Stocks fell sharply Monday as investors continue reacting to news of tightening from central banks in the U.S. and in China.
The Standard & Poor's 500 Index (INDEXSP:.INX) was down about 1.4 percent, the Dow Jones Industrial Average (INDEXDJX:.DJI) was down about 1 percent (around 147 points), and the Nasdaq Composite (INDEXNASDAQ:.IXIC) was down about 1.2 percent in afternoon trading following a rough day for Asian and European shares.
The widespread fear among traders has spilled over from last week after the chairman of the Federal Reserve announced that the U.S. central bank will soon begin the process of scaling back its stimulus program. U.S. stocks dropped on the news and sent the Standard & Poor's 500 Index (INDEXSP:.INX) down 2.1 percent at Friday's close, its lowest point since April 19.
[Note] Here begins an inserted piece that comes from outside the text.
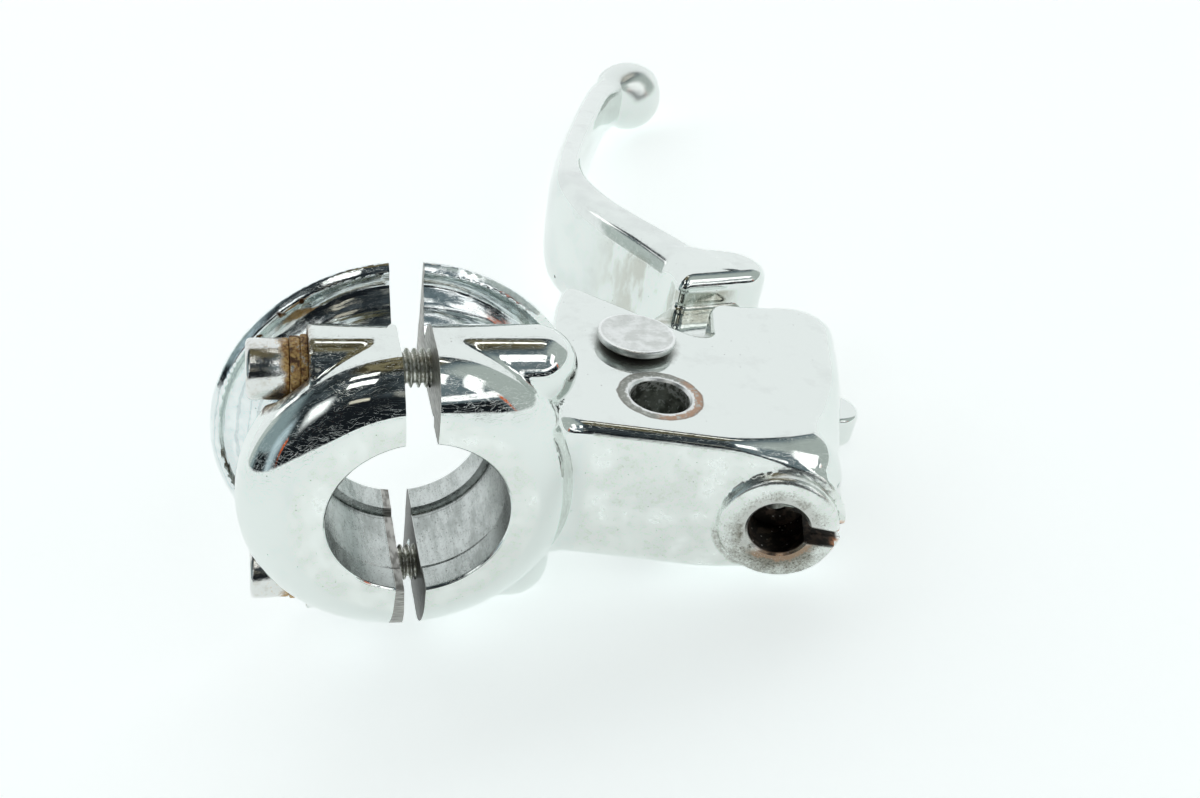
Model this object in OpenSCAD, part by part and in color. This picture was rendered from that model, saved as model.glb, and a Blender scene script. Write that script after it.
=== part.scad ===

The drops continued on Monday after China's central bank announced efforts to clean up its banking system by slowing its growth rate. The People's Bank of China told lenders it would not use open-market operations to ease the cash crunch, essentially telling them that they must improve how they manage their cash and loans. The bank aims to move China away from credit-driven investment. The news sent Shanghai stocks down more than 5 percent.
"At present, the overall liquidity in China's banking system is at a reasonable level," the PBOC said in a statement released on its website earlier today. "But due to many changing factors in the financial markets and also because of the mid-year point the requirements for commercial banks in liquidity management have become higher."
Malik Singleton covers manufacturing and other economic news. His previous roles were with City Limits, TIME.com, Black Enterprise and PCMag.com. He is an adjunct at CUNY's...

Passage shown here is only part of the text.